* **Short task**
Print exactly those lines that run from the beginning of the data to the line bearing "are in millimetres.", inclusive.

* **Given material**

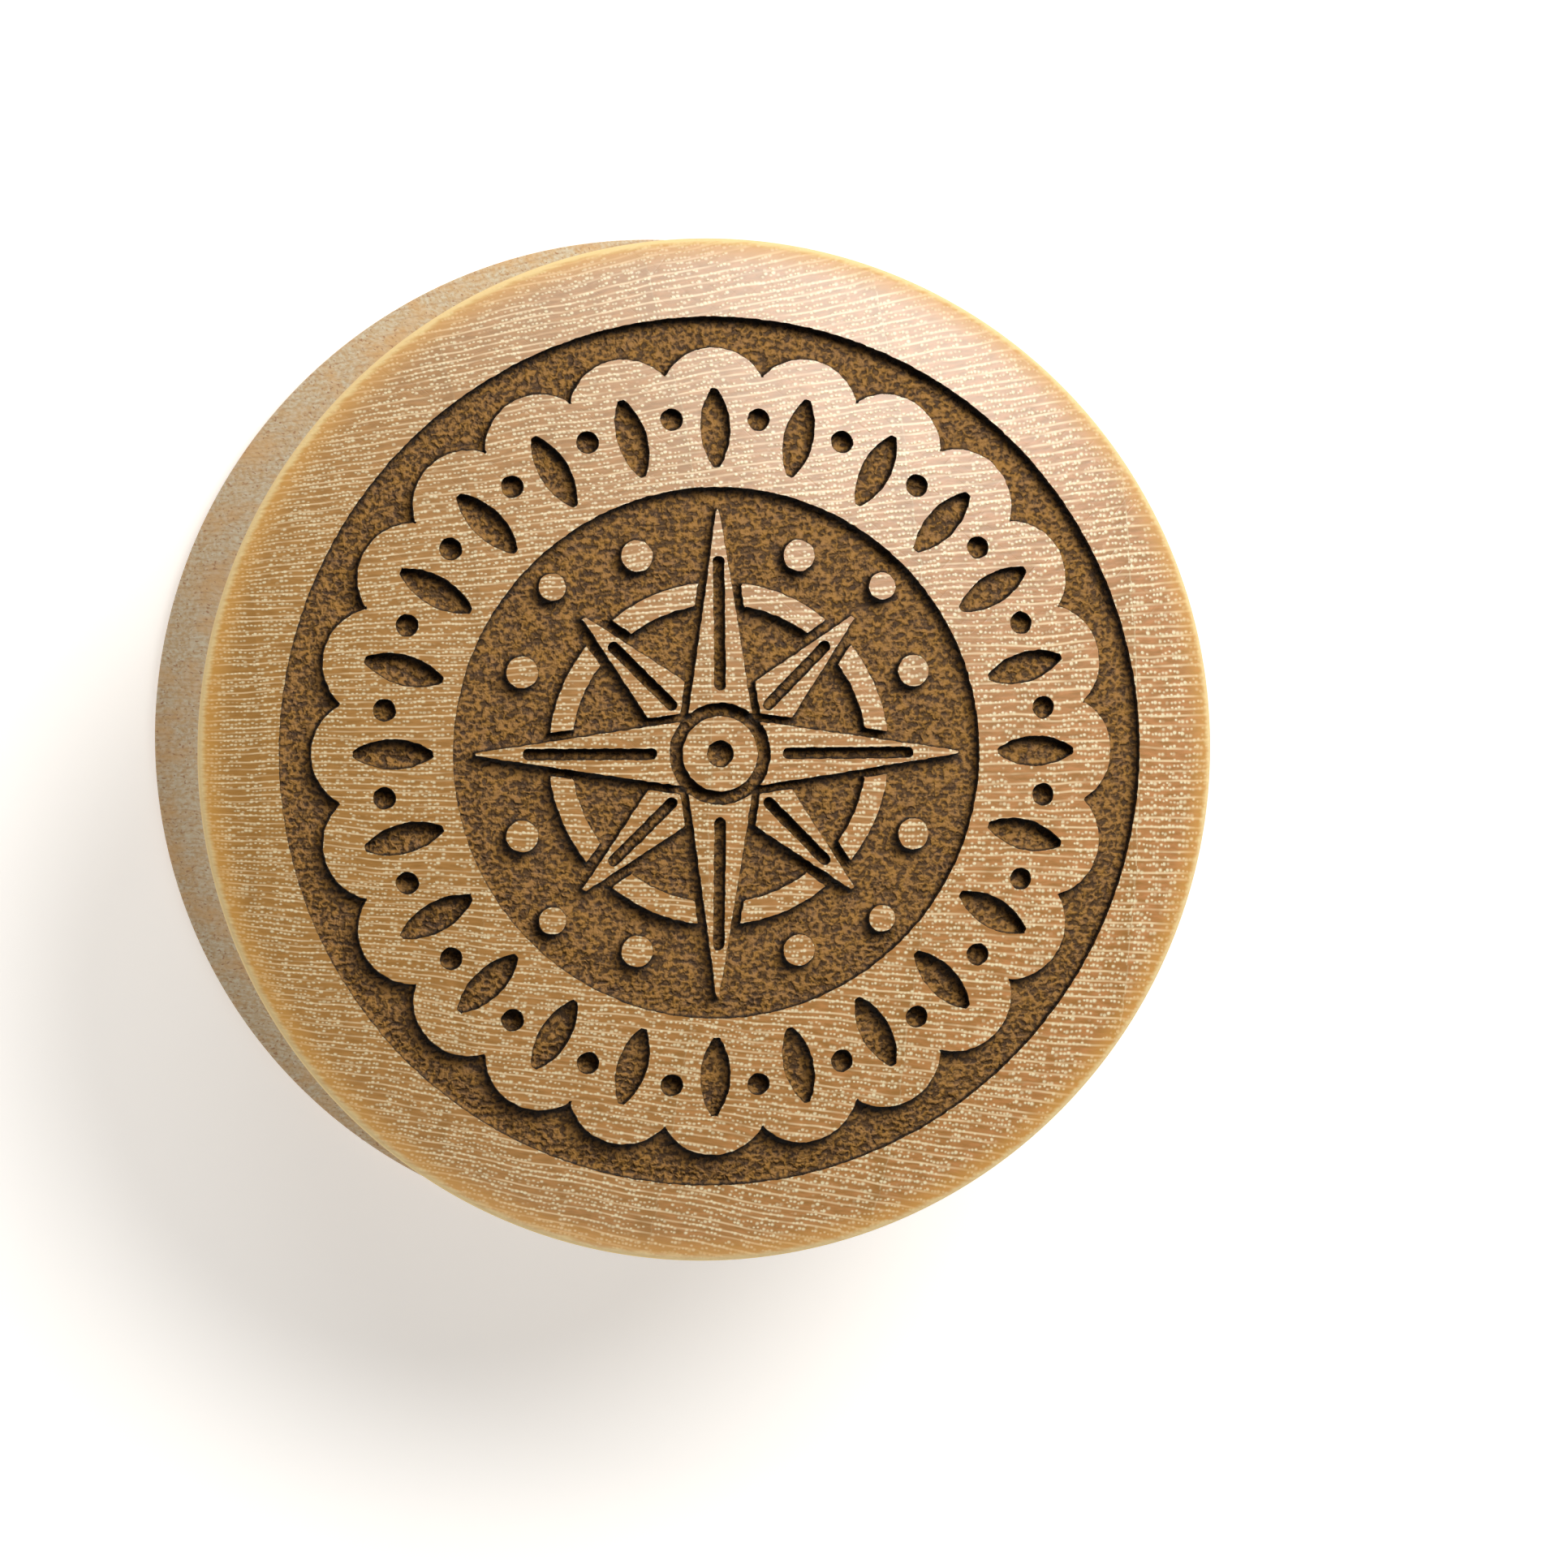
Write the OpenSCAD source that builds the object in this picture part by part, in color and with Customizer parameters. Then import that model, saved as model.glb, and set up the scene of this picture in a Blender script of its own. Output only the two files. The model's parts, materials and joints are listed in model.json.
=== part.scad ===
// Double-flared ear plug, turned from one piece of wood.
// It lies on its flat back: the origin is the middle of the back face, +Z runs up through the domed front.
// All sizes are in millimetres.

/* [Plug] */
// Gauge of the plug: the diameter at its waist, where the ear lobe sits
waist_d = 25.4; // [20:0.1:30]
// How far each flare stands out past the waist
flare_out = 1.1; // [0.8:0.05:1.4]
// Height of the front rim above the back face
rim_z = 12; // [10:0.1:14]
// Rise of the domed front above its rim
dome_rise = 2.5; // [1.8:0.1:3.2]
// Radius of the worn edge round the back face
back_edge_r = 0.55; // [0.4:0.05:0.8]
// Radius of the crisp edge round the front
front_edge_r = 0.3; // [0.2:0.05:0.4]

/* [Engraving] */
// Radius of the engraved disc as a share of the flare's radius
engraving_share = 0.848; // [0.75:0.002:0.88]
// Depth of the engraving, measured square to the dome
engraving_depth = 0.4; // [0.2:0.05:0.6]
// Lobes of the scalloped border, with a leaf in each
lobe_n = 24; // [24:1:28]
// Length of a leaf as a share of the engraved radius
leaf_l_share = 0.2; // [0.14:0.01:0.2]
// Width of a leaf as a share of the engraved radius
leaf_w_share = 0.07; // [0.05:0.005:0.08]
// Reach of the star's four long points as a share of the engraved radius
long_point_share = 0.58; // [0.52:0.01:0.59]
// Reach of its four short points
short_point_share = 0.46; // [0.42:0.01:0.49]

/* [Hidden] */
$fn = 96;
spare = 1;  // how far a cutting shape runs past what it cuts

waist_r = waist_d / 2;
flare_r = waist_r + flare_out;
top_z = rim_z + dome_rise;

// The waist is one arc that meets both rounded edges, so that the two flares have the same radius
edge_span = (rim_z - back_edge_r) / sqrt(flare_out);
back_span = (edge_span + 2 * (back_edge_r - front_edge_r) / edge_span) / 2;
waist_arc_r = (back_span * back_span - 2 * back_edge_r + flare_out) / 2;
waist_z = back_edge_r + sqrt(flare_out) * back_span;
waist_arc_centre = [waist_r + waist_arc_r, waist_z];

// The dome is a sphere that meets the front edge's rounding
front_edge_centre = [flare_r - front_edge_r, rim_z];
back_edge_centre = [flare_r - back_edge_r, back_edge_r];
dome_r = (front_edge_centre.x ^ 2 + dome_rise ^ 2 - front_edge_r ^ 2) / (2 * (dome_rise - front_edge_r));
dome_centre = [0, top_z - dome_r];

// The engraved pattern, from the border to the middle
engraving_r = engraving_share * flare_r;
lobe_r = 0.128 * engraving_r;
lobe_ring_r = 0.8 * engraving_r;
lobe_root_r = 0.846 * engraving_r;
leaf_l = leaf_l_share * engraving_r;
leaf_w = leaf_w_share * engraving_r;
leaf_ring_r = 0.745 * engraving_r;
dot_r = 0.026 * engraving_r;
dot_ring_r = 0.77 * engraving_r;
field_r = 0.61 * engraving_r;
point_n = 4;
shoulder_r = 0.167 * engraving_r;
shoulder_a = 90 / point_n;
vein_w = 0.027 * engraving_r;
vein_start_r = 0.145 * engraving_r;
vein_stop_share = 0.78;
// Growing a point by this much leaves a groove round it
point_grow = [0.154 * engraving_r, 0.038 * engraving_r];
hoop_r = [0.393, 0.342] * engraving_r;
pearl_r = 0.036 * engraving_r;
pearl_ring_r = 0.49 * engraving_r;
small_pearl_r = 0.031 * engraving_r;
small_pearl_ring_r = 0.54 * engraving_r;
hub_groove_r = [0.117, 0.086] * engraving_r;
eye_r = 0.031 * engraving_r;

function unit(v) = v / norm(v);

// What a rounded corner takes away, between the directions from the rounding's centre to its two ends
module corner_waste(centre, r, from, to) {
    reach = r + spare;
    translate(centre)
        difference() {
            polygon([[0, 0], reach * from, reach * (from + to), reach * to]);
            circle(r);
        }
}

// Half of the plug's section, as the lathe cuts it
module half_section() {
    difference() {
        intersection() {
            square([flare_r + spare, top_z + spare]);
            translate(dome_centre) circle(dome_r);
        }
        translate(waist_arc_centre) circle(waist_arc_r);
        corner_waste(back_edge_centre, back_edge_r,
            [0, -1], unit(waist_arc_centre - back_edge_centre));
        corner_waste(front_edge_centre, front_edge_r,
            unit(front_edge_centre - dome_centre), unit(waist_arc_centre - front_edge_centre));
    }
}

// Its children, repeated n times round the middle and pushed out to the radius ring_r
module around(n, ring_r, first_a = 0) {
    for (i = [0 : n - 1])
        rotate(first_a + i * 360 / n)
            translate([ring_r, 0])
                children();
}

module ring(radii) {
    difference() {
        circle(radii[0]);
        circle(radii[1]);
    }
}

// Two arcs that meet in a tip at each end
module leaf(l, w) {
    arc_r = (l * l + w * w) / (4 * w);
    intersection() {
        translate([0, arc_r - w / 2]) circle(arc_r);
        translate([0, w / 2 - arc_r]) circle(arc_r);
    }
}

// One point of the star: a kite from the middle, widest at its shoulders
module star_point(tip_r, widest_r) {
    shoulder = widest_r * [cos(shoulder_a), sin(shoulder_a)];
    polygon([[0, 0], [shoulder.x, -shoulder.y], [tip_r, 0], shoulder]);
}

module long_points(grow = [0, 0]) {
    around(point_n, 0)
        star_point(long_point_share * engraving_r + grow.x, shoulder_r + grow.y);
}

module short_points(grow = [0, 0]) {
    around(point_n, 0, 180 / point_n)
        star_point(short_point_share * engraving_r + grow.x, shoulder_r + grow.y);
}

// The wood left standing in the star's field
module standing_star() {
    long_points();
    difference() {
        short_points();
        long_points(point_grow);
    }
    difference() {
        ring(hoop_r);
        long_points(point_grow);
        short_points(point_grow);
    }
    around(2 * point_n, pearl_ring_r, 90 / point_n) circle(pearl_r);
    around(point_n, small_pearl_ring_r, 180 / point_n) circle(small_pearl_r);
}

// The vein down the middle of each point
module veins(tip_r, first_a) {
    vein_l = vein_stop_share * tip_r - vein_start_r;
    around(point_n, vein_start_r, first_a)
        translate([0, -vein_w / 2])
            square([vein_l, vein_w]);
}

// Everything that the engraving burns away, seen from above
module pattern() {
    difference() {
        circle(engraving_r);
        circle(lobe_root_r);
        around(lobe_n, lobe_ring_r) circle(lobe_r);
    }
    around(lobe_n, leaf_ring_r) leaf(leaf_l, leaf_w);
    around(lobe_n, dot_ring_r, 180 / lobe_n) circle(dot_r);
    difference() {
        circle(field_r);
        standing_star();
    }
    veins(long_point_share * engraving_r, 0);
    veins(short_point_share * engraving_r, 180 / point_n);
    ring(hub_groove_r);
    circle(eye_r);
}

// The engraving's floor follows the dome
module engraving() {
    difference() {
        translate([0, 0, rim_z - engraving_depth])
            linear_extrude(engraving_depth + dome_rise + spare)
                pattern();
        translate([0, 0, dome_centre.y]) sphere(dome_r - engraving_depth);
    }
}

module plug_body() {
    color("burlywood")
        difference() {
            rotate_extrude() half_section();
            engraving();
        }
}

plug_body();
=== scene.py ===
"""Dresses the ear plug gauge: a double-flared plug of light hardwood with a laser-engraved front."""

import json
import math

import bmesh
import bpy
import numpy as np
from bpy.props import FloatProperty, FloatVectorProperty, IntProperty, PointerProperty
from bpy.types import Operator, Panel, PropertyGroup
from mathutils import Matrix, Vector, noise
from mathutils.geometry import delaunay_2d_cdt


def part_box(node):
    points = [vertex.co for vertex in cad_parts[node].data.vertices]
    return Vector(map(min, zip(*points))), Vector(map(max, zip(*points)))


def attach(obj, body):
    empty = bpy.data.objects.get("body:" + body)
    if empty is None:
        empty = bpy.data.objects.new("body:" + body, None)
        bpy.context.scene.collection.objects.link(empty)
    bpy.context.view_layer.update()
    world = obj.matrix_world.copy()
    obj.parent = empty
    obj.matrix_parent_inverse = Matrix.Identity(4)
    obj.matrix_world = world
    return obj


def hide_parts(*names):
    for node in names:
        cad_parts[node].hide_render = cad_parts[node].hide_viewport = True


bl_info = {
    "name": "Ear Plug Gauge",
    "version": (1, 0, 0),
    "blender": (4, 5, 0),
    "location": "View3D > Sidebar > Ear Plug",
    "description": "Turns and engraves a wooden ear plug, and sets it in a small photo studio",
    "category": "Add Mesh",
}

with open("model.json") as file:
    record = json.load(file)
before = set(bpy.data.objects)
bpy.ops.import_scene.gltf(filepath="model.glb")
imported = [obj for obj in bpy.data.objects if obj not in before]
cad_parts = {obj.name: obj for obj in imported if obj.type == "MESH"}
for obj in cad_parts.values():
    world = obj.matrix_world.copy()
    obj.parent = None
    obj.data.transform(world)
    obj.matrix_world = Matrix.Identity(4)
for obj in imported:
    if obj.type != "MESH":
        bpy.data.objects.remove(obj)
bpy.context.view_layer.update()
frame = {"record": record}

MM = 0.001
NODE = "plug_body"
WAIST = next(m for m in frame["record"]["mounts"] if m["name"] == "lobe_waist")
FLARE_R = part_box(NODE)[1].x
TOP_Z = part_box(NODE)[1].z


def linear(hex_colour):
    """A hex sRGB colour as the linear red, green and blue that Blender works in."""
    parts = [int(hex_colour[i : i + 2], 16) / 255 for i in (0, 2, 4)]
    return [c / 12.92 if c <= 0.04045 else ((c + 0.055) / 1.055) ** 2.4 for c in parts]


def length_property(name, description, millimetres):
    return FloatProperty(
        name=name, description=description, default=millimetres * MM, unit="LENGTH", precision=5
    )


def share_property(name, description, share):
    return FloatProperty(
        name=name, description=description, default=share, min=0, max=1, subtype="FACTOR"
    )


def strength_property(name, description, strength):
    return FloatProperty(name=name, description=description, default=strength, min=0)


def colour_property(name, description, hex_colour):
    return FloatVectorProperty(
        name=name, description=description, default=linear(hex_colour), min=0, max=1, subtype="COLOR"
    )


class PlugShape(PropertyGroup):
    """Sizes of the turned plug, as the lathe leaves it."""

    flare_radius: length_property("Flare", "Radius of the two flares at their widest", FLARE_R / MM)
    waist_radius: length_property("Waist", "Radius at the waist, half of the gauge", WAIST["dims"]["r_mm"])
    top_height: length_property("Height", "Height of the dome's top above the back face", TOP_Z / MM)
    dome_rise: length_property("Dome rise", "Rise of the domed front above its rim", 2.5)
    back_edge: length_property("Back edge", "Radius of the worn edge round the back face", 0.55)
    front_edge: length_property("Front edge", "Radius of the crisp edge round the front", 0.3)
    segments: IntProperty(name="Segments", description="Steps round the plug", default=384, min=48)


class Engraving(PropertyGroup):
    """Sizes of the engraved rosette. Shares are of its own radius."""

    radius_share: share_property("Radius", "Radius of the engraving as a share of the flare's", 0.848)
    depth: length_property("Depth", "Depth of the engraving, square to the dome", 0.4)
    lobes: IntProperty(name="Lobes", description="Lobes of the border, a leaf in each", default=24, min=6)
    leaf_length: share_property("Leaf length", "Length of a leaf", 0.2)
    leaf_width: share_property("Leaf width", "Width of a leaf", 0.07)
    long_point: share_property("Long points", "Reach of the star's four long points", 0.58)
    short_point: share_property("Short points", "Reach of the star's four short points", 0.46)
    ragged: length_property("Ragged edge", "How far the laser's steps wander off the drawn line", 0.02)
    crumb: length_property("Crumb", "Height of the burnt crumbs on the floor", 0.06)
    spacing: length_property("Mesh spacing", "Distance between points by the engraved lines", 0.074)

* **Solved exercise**
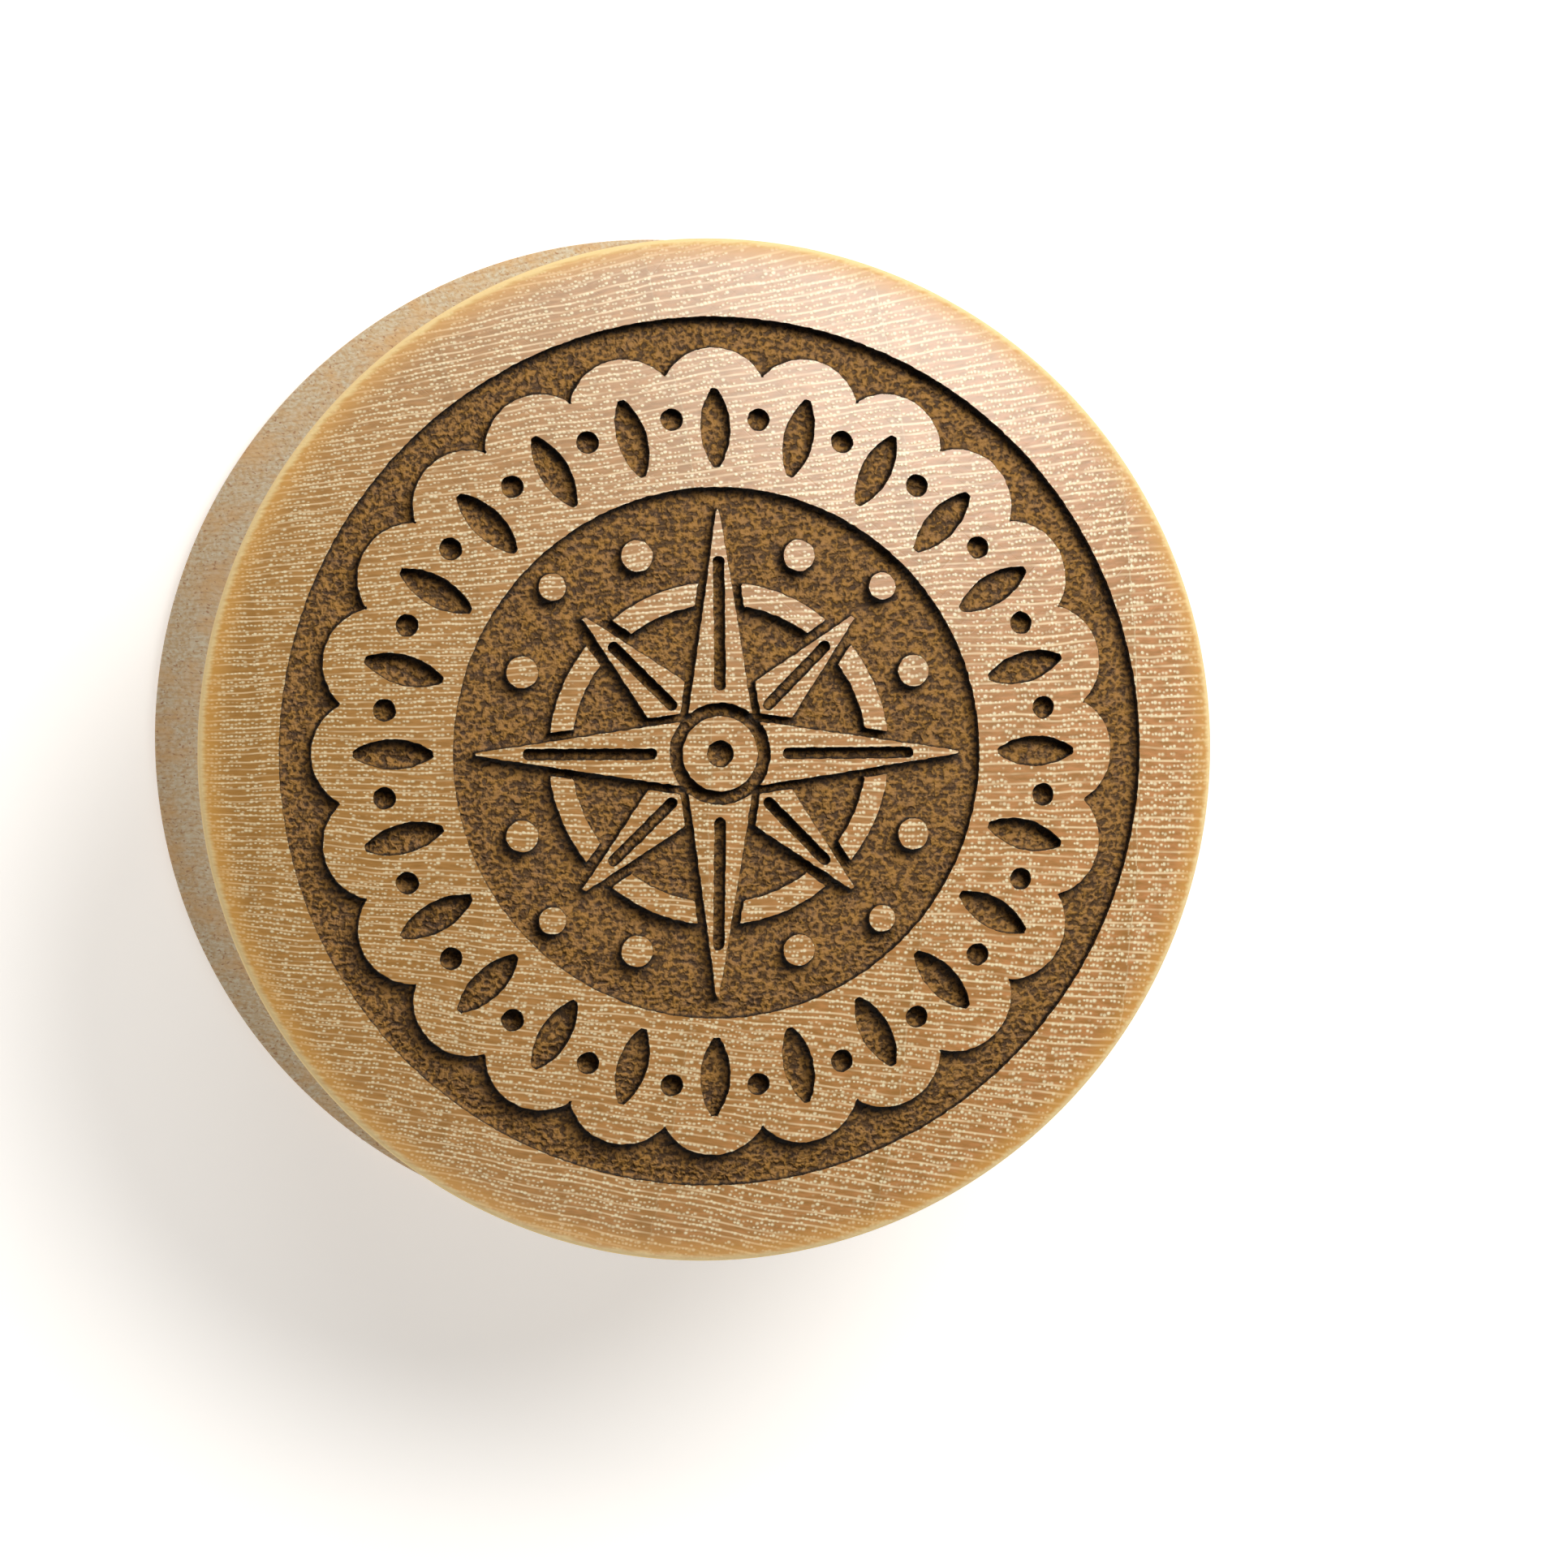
Write the OpenSCAD source that builds the object in this picture part by part, in color and with Customizer parameters. Then import that model, saved as model.glb, and set up the scene of this picture in a Blender script of its own. Output only the two files. The model's parts, materials and joints are listed in model.json.
=== part.scad ===
// Double-flared ear plug, turned from one piece of wood.
// It lies on its flat back: the origin is the middle of the back face, +Z runs up through the domed front.
// All sizes are in millimetres.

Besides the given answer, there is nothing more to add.